Defensive coordinator Clayton White has eight returning starters who have been through the SEC wars, with leaders at every level of his Flex-Nickel package. A trio of veterans in Tonka Hemingway, Alex Huntley and T.J. Sanders are forces in the middle of the defensive line. The EDGE position is loaded with experienced veterans and talented youngsters who will push for early playing time. All-SEC performer Debo Williams returns at linebacker where the Gamecocks will be much more athletic and deeper than they were a year ago when Williams was asked to be on the field for virtually every meaningful snap. The secondary features a pair of safeties in Nick Emmanwori and DQ Smith, who figure to be one of the top tandems in the country. In addition, Nickel Jalon Kilgore was a Freshman All-American a season ago. O’Donnell Fortune returns as a starter at one of the cornerback positions, giving defensive backs coach Torrian Gray four returning starters among the five secondary positions.

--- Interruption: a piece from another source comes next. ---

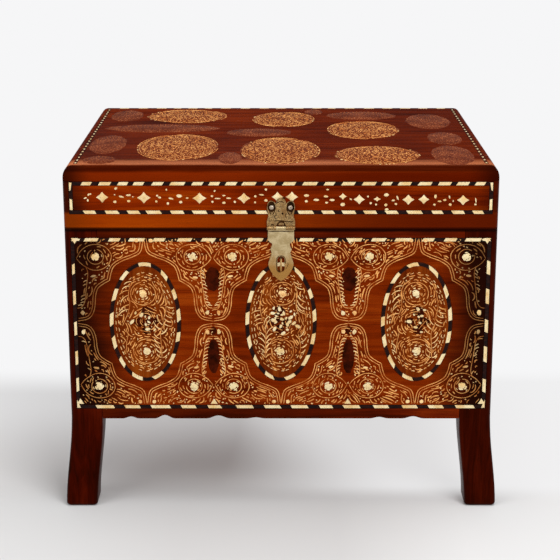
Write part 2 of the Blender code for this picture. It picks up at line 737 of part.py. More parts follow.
def hasp_leaf():
    """The swinging leaf: a shaped plate with one knuckle and a slot for the staple."""
    top = HASP_AXIS.z - HASP_BARREL_RADIUS - FIT
    half = [LEAF_TOP] + curve_through(LEAF_WAIST) + curve_through(LEAF_BULB)[1:]
    outline = mirrored([(top - drop * STAPLE_DROP, share) for drop, share in half])
    outer = HASP_AXIS.y + FIT
    leaf = made("hasp_leaf", prism("Y", outline, outer, outer + HASP_THICKNESS), BRASS, math.radians(30))
    half_knuckle = HASP_KNUCKLE / 2
    tab = block((-half_knuckle, outer, top - PASS), (half_knuckle, outer + HASP_THICKNESS, HASP_AXIS.z))
    combine(leaf, helper("hasp_leaf_tab", tab), "UNION")
    knuckle = rod(-half_knuckle, half_knuckle, HASP_AXIS, HASP_BARREL_RADIUS)
    combine(leaf, helper("hasp_leaf_knuckle", knuckle), "UNION")
    bore = rod(-HASP_WIDTH, HASP_WIDTH, HASP_AXIS, HASP_PIN_RADIUS + FIT)
    cut([leaf], helper("hasp_leaf_bore", bore))
    centre_z = SEAM_Z - STAPLE_DROP
    half_slot = SLOT_WIDTH / 2
    slot = Rect(-half_slot, centre_z - SLOT_HEIGHT / 2, half_slot, centre_z + SLOT_HEIGHT / 2)
    outline = rounded(slot, (half_slot * 0.98,) * 4)
    opening = prism("Y", outline, outer - PASS, outer + HASP_THICKNESS + PASS)
    cut([leaf], helper("hasp_leaf_slot", opening))
    return leaf


def hasp_plate():
    """The lobed plate on the lid, with a knuckle each side of the leaf's."""
    crest = curve_through(PLATE_SIDE) + curve_through(PLATE_EAR)[1:] + curve_through(PLATE_CREST)[1:]
    outline = mirrored([(HASP_AXIS.z + rise, share) for rise, share in crest])
    inner = FRONT_Y - FIT
    plate = made("hasp_plate", prism("Y", outline, inner - HASP_THICKNESS, inner), BRASS, math.radians(30))
    for sign, side in ((-1, "left"), (1, "right")):
        ends = sorted((sign * (HASP_KNUCKLE / 2 + FIT), sign * HASP_WIDTH / 2))
        tab = block(
            (ends[0], inner - HASP_THICKNESS, HASP_AXIS.z),
            (ends[1], inner, HASP_AXIS.z + PLATE_SIDE[0][0] + PASS / 2),
        )
        combine(plate, helper(f"hasp_plate_tab_{side}", tab), "UNION")
        knuckle = rod(*ends, HASP_AXIS, HASP_BARREL_RADIUS)
        combine(plate, helper(f"hasp_plate_knuckle_{side}", knuckle), "UNION")
    bore = rod(-HASP_WIDTH, HASP_WIDTH, HASP_AXIS, HASP_PIN_RADIUS + FIT)
    cut([plate], helper("hasp_plate_bore", bore))
    return plate


def hasp_nails(plate, rail):
    """Two round-headed nails through the plate's ears, and their holes."""
    face = FRONT_Y - FIT - HASP_THICKNESS - FIT
    nails = []
    for sign, side in ((-1, "left"), (1, "right")):
        place = (sign * NAIL_SPREAD, face, HASP_AXIS.z + NAIL_RISE)
        dome = [(NAIL_HEAD_RADIUS * math.cos(a), -NAIL_HEAD_HEIGHT * math.sin(a)) for a in quarter(4)[:-1]]
        tip = NAIL_LENGTH - 2 * NAIL_SHANK_RADIUS
        profile = [(0, -NAIL_HEAD_HEIGHT), *reversed(dome)]
        profile += [(NAIL_SHANK_RADIUS, 0), (NAIL_SHANK_RADIUS, tip), (0, NAIL_LENGTH)]
        nails.append(made(f"hasp_nail_{side}", turned(profile, place, "Y", 14), STEEL, math.radians(50)))
        radius = NAIL_SHANK_RADIUS + FIT
        hole = ((radius, -PASS), (radius, NAIL_LENGTH + FIT))
        cut([plate, rail], helper(f"hole_hasp_nail_{side}", turned(hole, place, "Y", 12)))
    return nails


def staple(pieces):
    """The wire staple driven through the case's front, and its two holes in the pieces."""
    centre_z = SEAM_Z - STAPLE_DROP
    half = STAPLE_SPAN / 2
    bend = half * 0.75
    crown_y = FRONT_Y - STAPLE_REACH + STAPLE_WIRE
    line = [(FRONT_Y + STAPLE_BURIED, centre_z + half)]
    for sign in (1, -1):
        arc = quarter(5) if sign > 0 else reversed(quarter(5))
        for a in arc:
            y = crown_y + bend * (1 - math.sin(a))
            line.append((y, centre_z + sign * (half - bend * (1 - math.cos(a)))))
    line.append((FRONT_Y + STAPLE_BURIED, centre_z - half))
    wire = bpy.data.curves.new("staple", "CURVE")
    wire.dimensions = "3D"
    wire.bevel_depth = STAPLE_WIRE
    wire.bevel_resolution = 3
    wire.use_fill_caps = True
    spline = wire.splines.new("POLY")
    spline.points.add(len(line) - 1)
    for point, (y, z) in zip(spline.points, line):
        point.co = (0, y, z, 1)
    piece = bpy.data.objects.new("staple", wire)
    bpy.context.scene.collection.objects.link(piece)
    material = bpy.data.materials.new("staple")
    material.use_nodes = True
    surface = material.node_tree.nodes["Principled BSDF"]
    surface.inputs["Base Color"].default_value = (*STEEL.colour, 1)
    surface.inputs["Roughness"].default_value = STEEL.roughness
    surface.inputs["Metallic"].default_value = STEEL.metallic
    wire.materials.append(material)
    for sign, side in ((-1, "lower"), (1, "upper")):
        place = (0, FRONT_Y, centre_z + sign * half)
        radius = STAPLE_WIRE + FIT
        hole = ((radius, -PASS), (radius, STAPLE_BURIED + FIT))
        cut(pieces, helper(f"hole_staple_{side}", turned(hole, place, "Y", 16)))


def main():
    """Builds every piece in its closed place."""
    for existing in list(bpy.data.objects):
        bpy.data.objects.remove(existing)

    grooves = tongue_grooves()
    posts = {}
    for side, side_x in (("left", -1), ("right", 1)):
        for end, side_y in (("front", -1), ("rear", 1)):
            corner = post(f"post_{end}_{side}", side_x, side_y)
            posts[end, side] = corner
            cut([corner], grooves["groove_front" if end == "front" else "groove_back"])
            cut([corner], grooves[f"groove_{side}"])
    front, back, left, right = panels()
    cleats_and_base()

    names = ["medallion_front_left", "medallion_front_centre", "medallion_front_right"]
    pocket, veneer, medallions = inlaid_face(
        "front", "Y", -HALF_WIDTH, HALF_WIDTH, FRONT_Y, 1, names
    )
    cut([front, posts["front", "left"], posts["front", "right"]], pocket)
    staple([front, veneer, medallions[1]])
    for side, wall, sign in (("left", left, -1), ("right", right, 1)):
        names = [f"medallion_{side}_{end}" for end in ("front", "rear")]
        pocket, _, _ = inlaid_face(side, "X", FRONT_Y, BACK_Y, sign * HALF_WIDTH, -sign, names)
        cut([wall, posts["front", side], posts["rear", side]], pocket)

    top = top_board()
    front_rail = end_rail("lid_rail_front", FRONT_Y, 1)
    back_rail = end_rail("lid_rail_back", BACK_Y, -1)
    lid = [top, front_rail, back_rail]
    strip, groove = lid_border("front", "Y", -HALF_WIDTH, HALF_WIDTH, FRONT_Y, 1)
    cut([front_rail], groove)
    lid.append(strip)
    for side, sign in (("left", -1), ("right", 1)):
        rail = side_rail(f"lid_rail_{side}", sign)
        strip, groove = lid_border(side, "X", FRONT_Y, BACK_Y, sign * HALF_WIDTH, -sign)
        cut([rail, front_rail, back_rail], groove)
        lid += [rail, strip]
    strip, groove = top_strip()
    cut([top], groove)
    lid.append(strip)

    wedge = back_wedge()
    cut([back, posts["rear", "left"], posts["rear", "right"], back_rail], wedge)
    lid += hinge("left", -1, back, back_rail)
    lid += hinge("right", 1, back, back_rail)

    plate = hasp_plate()
    pin_half = HASP_WIDTH / 2
    pin = made("hasp_pin", rod(-pin_half, pin_half, HASP_AXIS, HASP_PIN_RADIUS, 12), STEEL)
    lid += [plate, pin, *hasp_nails(plate, front_rail)]
    leaf = hasp_leaf()

    pivot = empty_at("lid_pivot", LID_AXIS)
    hang_on(pivot, lid)
    hang_on(pivot, [leaf], HASP_AXIS)


main()
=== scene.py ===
"""Visual model of an inlaid wooden box on four legs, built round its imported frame.

Metres, +Z up, and the front faces -Y. The inlay is drawn in millimetres on the face that carries it:
u runs to the right of someone who looks at the face, v runs up it (towards the back on the lid's top)
and h stands out of it. Every line, chip and tile of the inlay is a closed solid of its own shape.
"""

import logging
import math
from dataclasses import dataclass, field
from enum import Enum
from typing import Callable, Iterator, Sequence

import bmesh
import bpy
import numpy as np
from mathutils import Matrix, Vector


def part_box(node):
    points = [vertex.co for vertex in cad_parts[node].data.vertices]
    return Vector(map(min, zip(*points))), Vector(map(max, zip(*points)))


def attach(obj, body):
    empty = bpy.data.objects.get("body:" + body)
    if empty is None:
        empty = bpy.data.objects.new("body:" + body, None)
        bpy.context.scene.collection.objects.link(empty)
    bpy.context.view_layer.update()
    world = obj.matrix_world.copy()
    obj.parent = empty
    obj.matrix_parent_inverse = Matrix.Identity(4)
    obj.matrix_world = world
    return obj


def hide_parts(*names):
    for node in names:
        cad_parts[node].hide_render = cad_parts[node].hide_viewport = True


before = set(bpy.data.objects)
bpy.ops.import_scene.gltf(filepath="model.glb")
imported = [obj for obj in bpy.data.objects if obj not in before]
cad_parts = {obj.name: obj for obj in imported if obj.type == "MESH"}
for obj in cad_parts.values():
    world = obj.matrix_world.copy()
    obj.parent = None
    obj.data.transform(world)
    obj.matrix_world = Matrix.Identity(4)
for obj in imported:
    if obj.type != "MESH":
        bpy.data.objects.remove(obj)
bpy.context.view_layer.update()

log = logging.getLogger("box")

MM = 0.001
CELL = 0.3  # millimetres, one cell of the map that keeps the strokes of a face apart
TILE_PLAY = 0.12  # millimetres that a tile is narrower than its border
SINK = 0.12  # millimetres that a piece of inlay lies in its face
CREST = 0.2  # millimetres that the crest of a full line stands out
CREASE = 40.0  # degrees: inlay edges that turn by more stay sharp

# What the wear of the woods and the brass is placed by, in metres.
LID_FOOT = float(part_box("lid_rail_front")[0][2])
BAND_FOOT = float(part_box("lid_border_front")[0][2])
LID_LOW, LID_HIGH = ([float(c) for c in corner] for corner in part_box("lid_top"))
LID_MIDDLE = [(low + high) / 2 for low, high in zip(LID_LOW, LID_HIGH)]
LID_FRONT, LID_TOP = LID_LOW[1], LID_HIGH[2]
LEAF_FOOT = float(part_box("hasp_leaf")[0][2])
SIDES = ("front", "left", "right")

Colour = tuple[float, float, float, float]
Region = Callable[[np.ndarray], np.ndarray]
Place = tuple[float, float]  # u and v
Span = tuple[float, float, float, float]  # lowest u and v and highest u and v, or as its name says


class Kind(Enum):
    """What a piece of inlay is cut from."""

    WIRE = "wire"
    PALE = "pale"
    BONE = "bone"
    EBONY = "ebony"
    CURL = "curl"
    GROUND = "ground"
    SHADE = "shade"
    MURK = "murk"
    DARK = "dark"


class Grain(Enum):
    """The axis that a board's grain runs along."""

    X = 0
    Y = 1
    Z = 2


def paint(red: float, green: float, blue: float) -> Colour:
    """A screen colour of 0 to 255 a channel as the linear colour that a shader takes.

    Args:
        red: the red channel.
        green: the green one.
        blue: the blue one.

    Returns:
        The linear colour, opaque.
    """
    share = np.array([red, green, blue]) / 255
    linear = np.where(share <= 0.04045, share / 12.92, ((share + 0.055) / 1.055) ** 2.4)
    return (*(float(c) for c in linear), 1.0)


# ---------------------------------------------------------------- shader sums


class Value:
    """A number's socket, on which sums are written as Python."""

    def __init__(self, graph: "Graph", socket: bpy.types.NodeSocket) -> None:
        """Wraps the socket of one graph."""
        self.graph = graph
        self.socket = socket

    def sum_of(self, operation: str, *terms: "float | Value") -> "Value":
        """Adds a Math node.

        Args:
            operation: the node's operation.
            terms: its inputs in order, numbers or values.

        Returns:
            The node's result.
        """
        inputs = {k: t.socket if isinstance(t, Value) else t for k, t in enumerate(terms)}
        made = self.graph.node("ShaderNodeMath", {"operation": operation}, inputs)
        return Value(self.graph, made.outputs[0])

    def __add__(self, other: "float | Value") -> "Value":
        """This plus the other."""
        return self.sum_of("ADD", self, other)

    def __mul__(self, other: "float | Value") -> "Value":
        """This times the other."""
        return self.sum_of("MULTIPLY", self, other)

    def __sub__(self, other: "float | Value") -> "Value":
        """This less the other."""
        return self.sum_of("SUBTRACT", self, other)

    def __rsub__(self, other: "float | Value") -> "Value":
        """The other less this."""
        return self.sum_of("SUBTRACT", other, self)

    def size(self) -> "Value":
        """The value without its sign."""
        return self.sum_of("ABSOLUTE", self)

    def step(self, low: float, high: float, first: float = 0.0, last: float = 1.0) -> "Value":
        """Turns smoothly from first to last while the value goes from low to high.

        Args:
            low: where the turn starts.
            high: where it ends.
            first: the result up to low.
            last: the result from high on.

        Returns:
            The result, never outside first and last.
        """
        sockets = {"Value": self.socket, "From Min": low, "From Max": high, "To Min": first, "To Max": last}
        made = self.graph.node("ShaderNodeMapRange", {"interpolation_type": "SMOOTHSTEP"}, sockets)
        return Value(self.graph, made.outputs[0])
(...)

Joe DeCamillis will have a chance to put his stamp on the special teams units which feature two of the nation’s best in punter Kai Kroeger, a 2022 All-American, and returning All-SEC long snapper Hunter Rogers.
When you want to be the best, you have to play the best. As has regularly been the case, South Carolina boasts one of the nation’s toughest schedules. With the expanded SEC, the 2024 slate, will have a different look than in past years. The Gamecocks will not face traditional rivals Florida, Georgia or Tennessee, but have games against Blue Bloods like LSU, Alabama and Oklahoma.
With that on tap, the opportunity is there to keep the trajectory headed up.